GOAL OF THE EXERCISE:
Collect every line that includes the string "More".

PROVIDED RECORDS:
· · · · ·

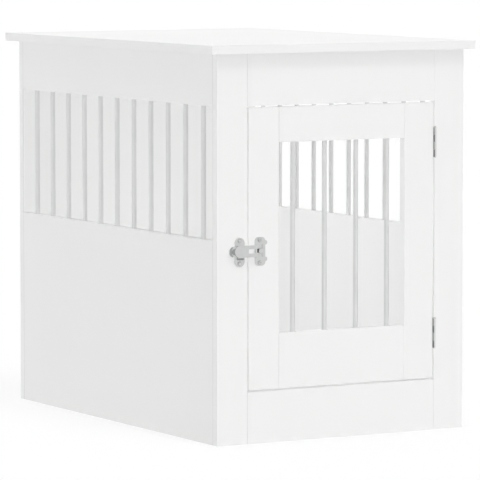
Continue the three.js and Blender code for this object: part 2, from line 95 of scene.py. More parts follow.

· · · · ·

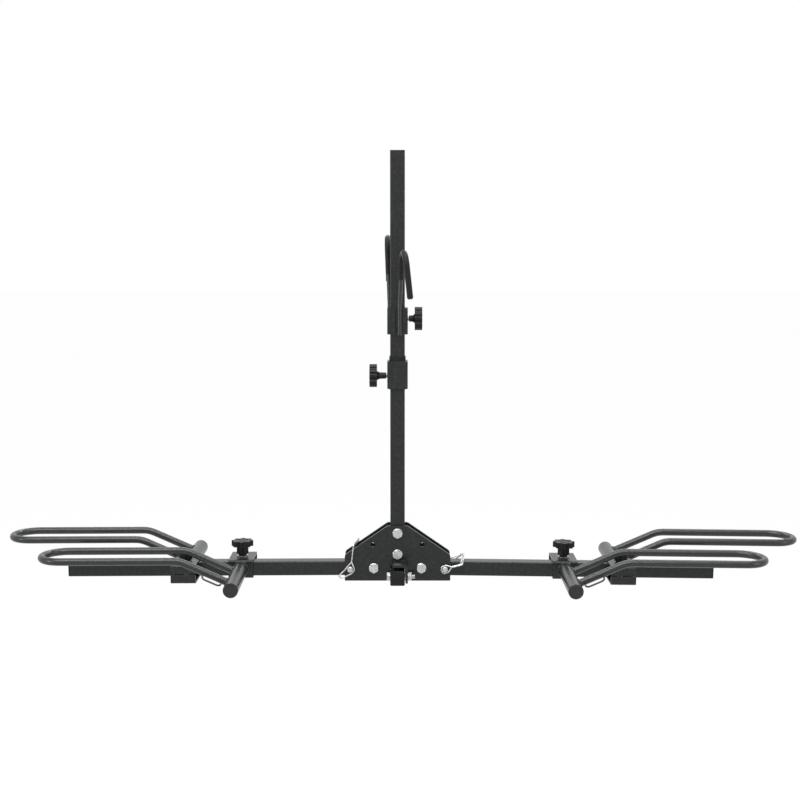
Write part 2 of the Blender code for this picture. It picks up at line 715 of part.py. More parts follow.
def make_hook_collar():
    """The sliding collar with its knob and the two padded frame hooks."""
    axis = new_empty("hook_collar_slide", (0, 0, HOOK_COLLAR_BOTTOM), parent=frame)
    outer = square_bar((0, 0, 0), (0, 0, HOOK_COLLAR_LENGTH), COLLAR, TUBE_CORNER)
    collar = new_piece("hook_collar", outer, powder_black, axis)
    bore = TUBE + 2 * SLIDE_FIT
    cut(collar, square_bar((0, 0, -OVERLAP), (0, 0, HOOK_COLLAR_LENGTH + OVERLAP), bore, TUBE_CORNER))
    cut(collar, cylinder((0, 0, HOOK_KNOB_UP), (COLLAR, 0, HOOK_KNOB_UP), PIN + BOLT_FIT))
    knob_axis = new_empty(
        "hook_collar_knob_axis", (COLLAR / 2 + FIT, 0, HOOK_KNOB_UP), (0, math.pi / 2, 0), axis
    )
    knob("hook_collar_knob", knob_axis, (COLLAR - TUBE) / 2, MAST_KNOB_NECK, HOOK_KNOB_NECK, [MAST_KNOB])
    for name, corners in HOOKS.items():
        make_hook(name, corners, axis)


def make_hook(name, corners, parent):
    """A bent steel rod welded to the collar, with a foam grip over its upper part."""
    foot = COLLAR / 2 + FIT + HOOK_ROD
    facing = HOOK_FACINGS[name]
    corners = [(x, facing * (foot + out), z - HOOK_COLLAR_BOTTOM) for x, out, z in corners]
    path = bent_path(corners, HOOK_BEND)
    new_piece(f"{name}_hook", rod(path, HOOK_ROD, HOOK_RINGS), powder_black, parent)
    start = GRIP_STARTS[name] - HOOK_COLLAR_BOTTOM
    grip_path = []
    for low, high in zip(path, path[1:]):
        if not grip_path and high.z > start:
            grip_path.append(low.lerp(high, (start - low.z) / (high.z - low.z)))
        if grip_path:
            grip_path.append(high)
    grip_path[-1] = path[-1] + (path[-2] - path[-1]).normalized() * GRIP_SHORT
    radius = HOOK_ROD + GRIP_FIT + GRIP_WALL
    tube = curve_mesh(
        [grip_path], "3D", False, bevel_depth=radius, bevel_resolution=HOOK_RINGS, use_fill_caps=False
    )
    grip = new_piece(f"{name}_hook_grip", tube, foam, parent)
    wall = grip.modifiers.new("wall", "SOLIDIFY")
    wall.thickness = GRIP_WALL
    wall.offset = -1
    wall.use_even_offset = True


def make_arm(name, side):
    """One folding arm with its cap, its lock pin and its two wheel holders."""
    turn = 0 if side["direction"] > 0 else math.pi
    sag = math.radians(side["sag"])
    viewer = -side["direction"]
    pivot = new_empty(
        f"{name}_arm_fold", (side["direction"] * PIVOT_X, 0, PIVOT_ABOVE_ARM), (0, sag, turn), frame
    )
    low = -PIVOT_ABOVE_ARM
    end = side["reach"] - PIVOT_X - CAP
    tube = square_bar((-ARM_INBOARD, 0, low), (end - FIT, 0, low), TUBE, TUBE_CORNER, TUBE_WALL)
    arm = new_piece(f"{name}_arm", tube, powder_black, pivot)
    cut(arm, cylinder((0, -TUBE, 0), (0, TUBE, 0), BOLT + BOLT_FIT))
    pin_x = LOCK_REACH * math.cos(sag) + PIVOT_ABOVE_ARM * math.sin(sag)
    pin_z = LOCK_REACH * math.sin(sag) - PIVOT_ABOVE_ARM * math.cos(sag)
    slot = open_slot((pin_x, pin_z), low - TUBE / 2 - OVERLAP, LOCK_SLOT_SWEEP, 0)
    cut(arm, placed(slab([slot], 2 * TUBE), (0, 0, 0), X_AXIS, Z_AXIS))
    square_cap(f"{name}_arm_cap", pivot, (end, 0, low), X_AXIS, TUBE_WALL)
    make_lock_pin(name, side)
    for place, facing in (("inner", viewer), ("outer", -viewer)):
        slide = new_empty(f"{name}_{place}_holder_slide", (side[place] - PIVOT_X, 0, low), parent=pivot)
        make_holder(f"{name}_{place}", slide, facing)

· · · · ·

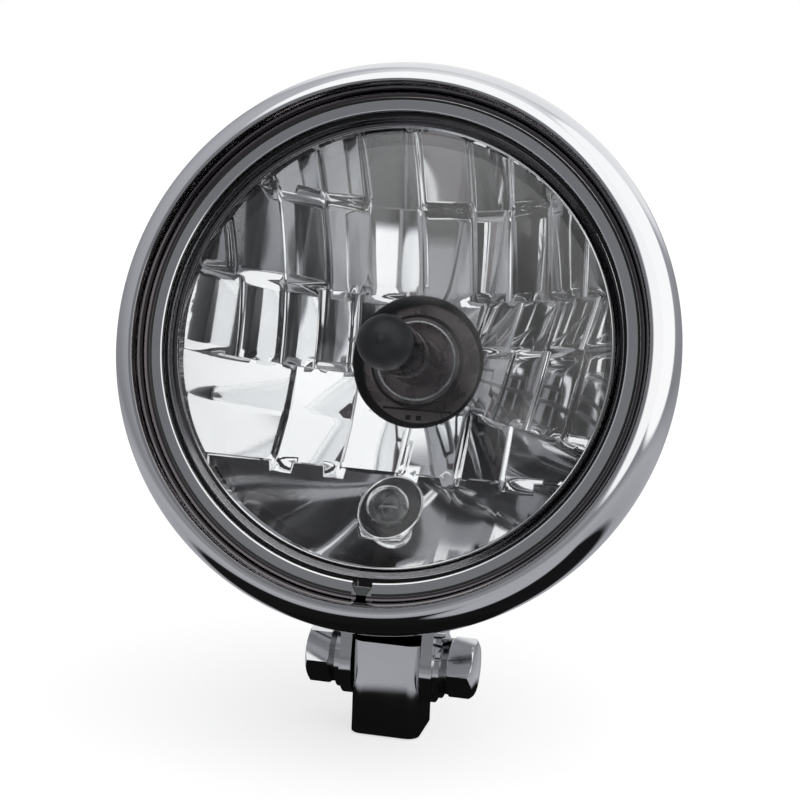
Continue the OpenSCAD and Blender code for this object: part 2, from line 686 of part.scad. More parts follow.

· · · · ·

PROBLEM SOLUTION:
Continue the three.js and Blender code for this object: part 2, from line 95 of scene.py. More parts follow.
Write part 2 of the Blender code for this picture. It picks up at line 715 of part.py. More parts follow.
Continue the OpenSCAD and Blender code for this object: part 2, from line 686 of part.scad. More parts follow.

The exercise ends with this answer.